On propose alors à Rahim une autre solution pour collecter des fonds : mettre en scène son petit garçon bègue pour émouvoir le public, mais il refuse. C’est alors qu’il retrouve donc la prison mais son honnêteté, son sens de l’honneur et surtout son amour de père en font un « héros ».


Rahim n’est pas un héros très discret. Après un acte de probité qui l’honore – alors qu’il était en liberté provisoire –, tout le monde se l’arrache, télévisions comme organismes de charité. Même la direction de la prison où il est incarcéré pour dettes, le porte aux nues. Un héros, le dernier film du réalisateur iranien Asghar Farhadi, nous conte l’histoire d’un homme qui est à l’image de son pays, l’Iran. Il n’arrive pas à s’en sortir. Dès qu’il pense que les choses s’améliorent, en fait elles empirent et l’entraînent dans une spirale infernale. Le film est cruel comme l’est la société iranienne envers les gentils, les doux, les faibles. Notre héros est bien naïf et il se laisse avoir par tout le monde. C’est un loser sympathique qui peut compter cependant sur l’amour inconditionnel de sa nouvelle petite amie, et sur le soutien de sa famille qui fait tout pour l’aider. Ce brave gars devient violent lorsqu’il se sent dépassé par les événements, dans un pays où la violence physique n’est pas tolérée. Le point de vue du film montre une société du soupçon et du sens de l’honneur exacerbé. Il n’y aura pas de catharsis pour notre héros qui retourne à la case départ, c’est-à-dire en prison. Le dernier plan du film est magnifique avec une porte ouverte sur la lumière et la liberté, quand notre héros retrouve son lot d’obscurité et de solitude.


Dans une mise en scène élégante et fluide et une tension dramatique constante, le film interroge subtilement des notions morales fondamentales : le bien et le mal, la distance parfois infranchissable qui sépare les bonnes intentions de l’accomplissement d’une bonne action, les méandres de la mauvaise foi et les obstacles qui se dressent sur le chemin de la bonne. Le tout sur fond d’une problématique très contemporaine, celle du rôle joué par les réseaux sociaux dans la naissance et la pérennité d’une bonne réputation.
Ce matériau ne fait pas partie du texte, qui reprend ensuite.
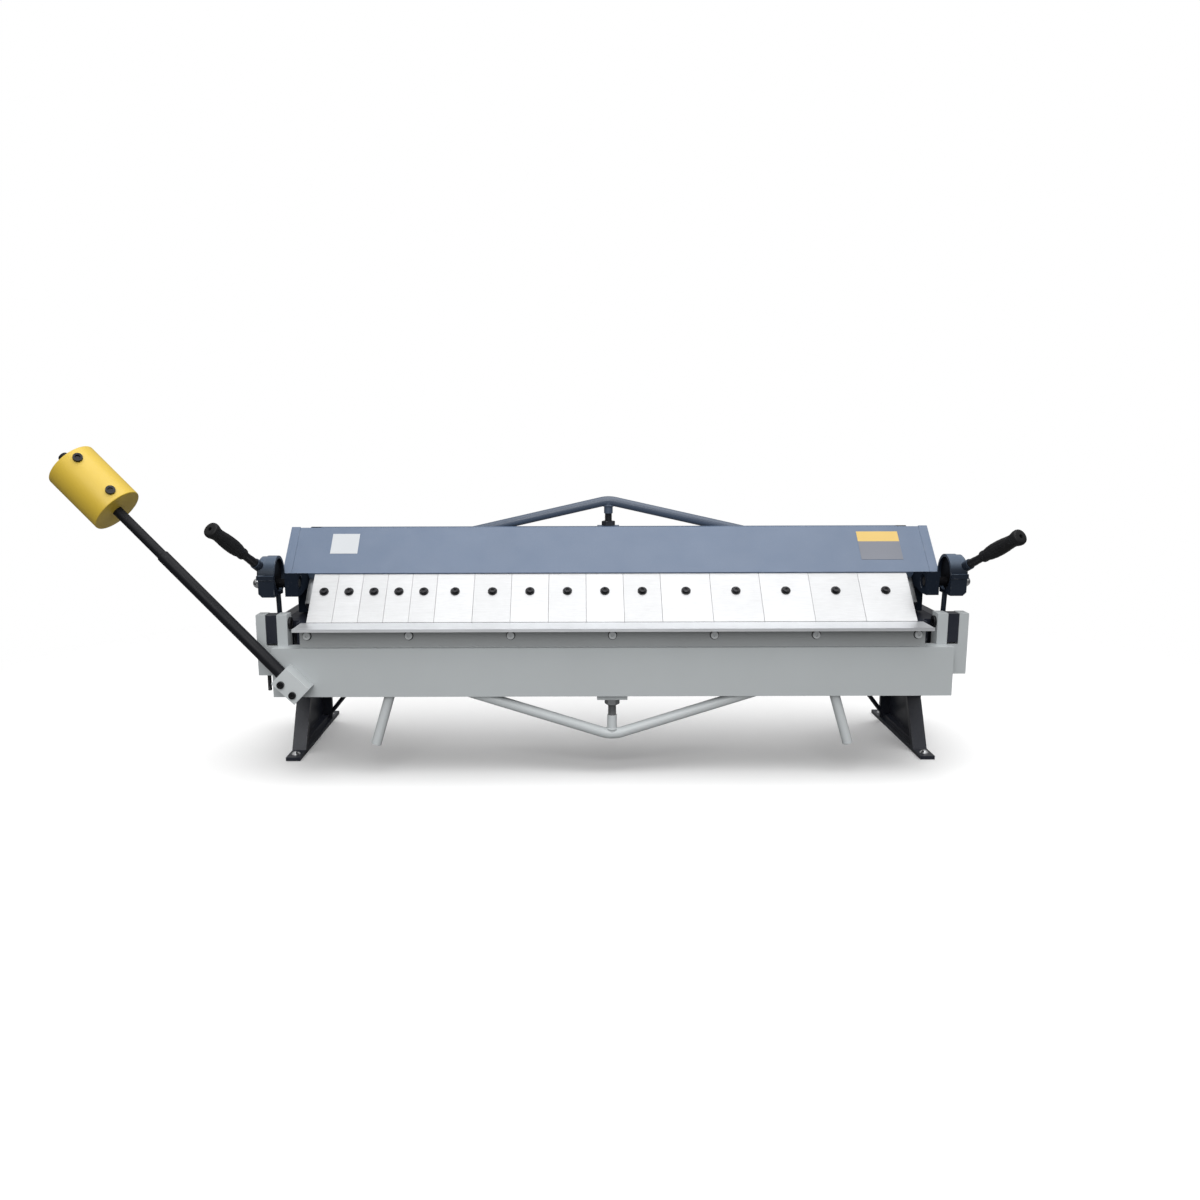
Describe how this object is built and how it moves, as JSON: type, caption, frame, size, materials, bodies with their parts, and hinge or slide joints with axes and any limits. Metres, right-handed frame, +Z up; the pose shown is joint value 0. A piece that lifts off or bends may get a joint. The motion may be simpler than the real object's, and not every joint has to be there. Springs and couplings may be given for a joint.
{
  "type": "box and pan brake",
  "caption": "Sheet-metal folding brake: fingered clamp beam over a bed, hinged bending apron with a counterweight arm, an eccentric clamp handle at each end, and truss rods.",
  "frame": {"origin": "centre of the rectangle of foot bolt holes, on the bench plane under the feet", "axes": "+X along the machine's width, towards the right-hand clamp handle as seen from the apron side; +Y from the apron to the rear; +Z up"},
  "size_m": [1.8591, 0.556, 0.6594],
  "materials": {
    "frame_paint": "satin dark blue-grey enamel",
    "beam_paint": "satin slate blue-grey enamel",
    "apron_paint": "satin light grey enamel",
    "ground_steel": "surface-ground bare steel",
    "machined_steel": "machined bare steel",
    "dark_steel": "dark oiled steel",
    "black_oxide": "black oxide",
    "zinc_plate": "bright zinc plate",
    "hub_paint": "satin dark slate enamel",
    "arm_paint": "satin black-navy enamel",
    "weight_paint": "satin warm yellow enamel",
    "grip_rubber": "matt black rubber",
    "bush_bronze": "plain bronze"
  },
  "bodies": {
    "base": {"left_frame": "frame_paint", "right_frame": "frame_paint", "bed": "frame_paint", "bed_bolts": "black_oxide", "bed_braces": "frame_paint", "levelling_screws": "zinc_plate", "hinge_bushes": "bush_bronze", "link_pins": "dark_steel"},
    "beam": {"clamp_beam": "beam_paint", "left_beam_end": "beam_paint", "right_beam_end": "beam_paint", "finger_bar": "machined_steel", "finger_01": "ground_steel", "finger_02": "ground_steel", "finger_03": "ground_steel", "finger_04": "ground_steel", "finger_05": "ground_steel", "finger_06": "ground_steel", "finger_07": "ground_steel", "finger_08": "ground_steel", "finger_09": "ground_steel", "finger_10": "ground_steel", "finger_11": "ground_steel", "finger_12": "ground_steel", "finger_13": "ground_steel", "finger_14": "ground_steel", "finger_15": "ground_steel", "finger_16": "ground_steel", "finger_screws": "black_oxide", "upper_truss": "beam_paint", "upper_truss_jack_bolt": "dark_steel", "beam_pivot_pins": "dark_steel"},
    "bending_apron": {"apron": "apron_paint", "bending_blade": "ground_steel", "blade_bolts": "apron_paint", "left_apron_bracket": "apron_paint", "right_apron_bracket": "apron_paint", "bend_stop_rod": "black_oxide", "bracket_screws": "zinc_plate", "hinge_pins": "black_oxide", "lower_truss": "apron_paint", "lower_truss_jack_bolt": "dark_steel", "left_lift_bar": "apron_paint", "right_lift_bar": "apron_paint", "arm_block": "apron_paint", "arm_block_screws": "black_oxide", "counterweight_tube": "arm_paint", "counterweight_rod": "arm_paint"},
    "sliding_weight": {"counterweight": "weight_paint", "counterweight_screws": "black_oxide"},
    "left_link": {"left_clamp_link": "hub_paint"},
    "left_clamp": {"left_eccentric": "hub_paint", "left_clamp_shaft": "zinc_plate", "left_clamp_handle": "black_oxide", "left_handle_grip": "grip_rubber"},
    "right_link": {"right_clamp_link": "hub_paint"},
    "right_clamp": {"right_eccentric": "hub_paint", "right_clamp_shaft": "zinc_plate", "right_clamp_handle": "black_oxide", "right_handle_grip": "grip_rubber"}
  },
  "joints": [
    {"name": "apron_hinge", "type": "hinge", "parent": "base", "child": "bending_apron", "pos_m": [0, -0.25, 0.31], "axis": [-1, 0, 0], "range_deg": [0, 102]},
    {"name": "clamp_beam_lift", "type": "hinge", "parent": "base", "child": "beam", "pos_m": [0, 0.008, 0.23], "axis": [-1, 0, 0], "range_deg": [0, 2.6]},
    {"name": "left_link_swing", "type": "hinge", "parent": "base", "child": "left_link", "pos_m": [-0.6709, -0.206, 0.25], "axis": [-1, 0, 0], "range_deg": [0, 8.4]},
    {"name": "left_handle_turn", "type": "hinge", "parent": "left_link", "child": "left_clamp", "pos_m": [-0.6762, -0.22, 0.403], "axis": [-1, 0, 0], "range_deg": [0, 58]},
    {"name": "right_link_swing", "type": "hinge", "parent": "base", "child": "right_link", "pos_m": [0.6709, -0.206, 0.25], "axis": [-1, 0, 0], "range_deg": [0, 8.4]},
    {"name": "right_handle_turn", "type": "hinge", "parent": "right_link", "child": "right_clamp", "pos_m": [0.6762, -0.22, 0.403], "axis": [-1, 0, 0], "range_deg": [0, 58]},
    {"name": "counterweight_slide", "type": "slide", "parent": "bending_apron", "child": "sliding_weight", "axis": [0.7105, -0.1392, -0.6898], "range_m": [0, 0.12]}
  ],
  "couplings": [
    {"joint": "left_link_swing", "follows": "clamp_beam_lift", "ratio": 3.2},
    {"joint": "left_handle_turn", "follows": "clamp_beam_lift", "ratio": 22},
    {"joint": "right_link_swing", "follows": "clamp_beam_lift", "ratio": 3.2},
    {"joint": "right_handle_turn", "follows": "clamp_beam_lift", "ratio": 22}
  ]
}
Tout en abordant ces problèmes d’éthique individuelle, il dresse un réquisitoire efficace contre la société iranienne. En cela il évoque Glory (2016) des hongrois Kristina Grozeva et Petar Valchanov, ou certains films de Kieslowski. Le pitoyable héros dont on n’arrive pas à déterminer – comme dit de lui un personnage du film – s’il est complètement naïf ou cyniquement manipulateur, est magnifiquement incarné par Amir Jadidi (prix d’interprétation ?). Le scénario est si bien ficelé que le spectateur n’est pas complètement sûr d’avoir levé tous les doutes, le film lui laisse le choix, en quelque sorte. Quelque chose comme la liberté individuelle face aux choix existentiels.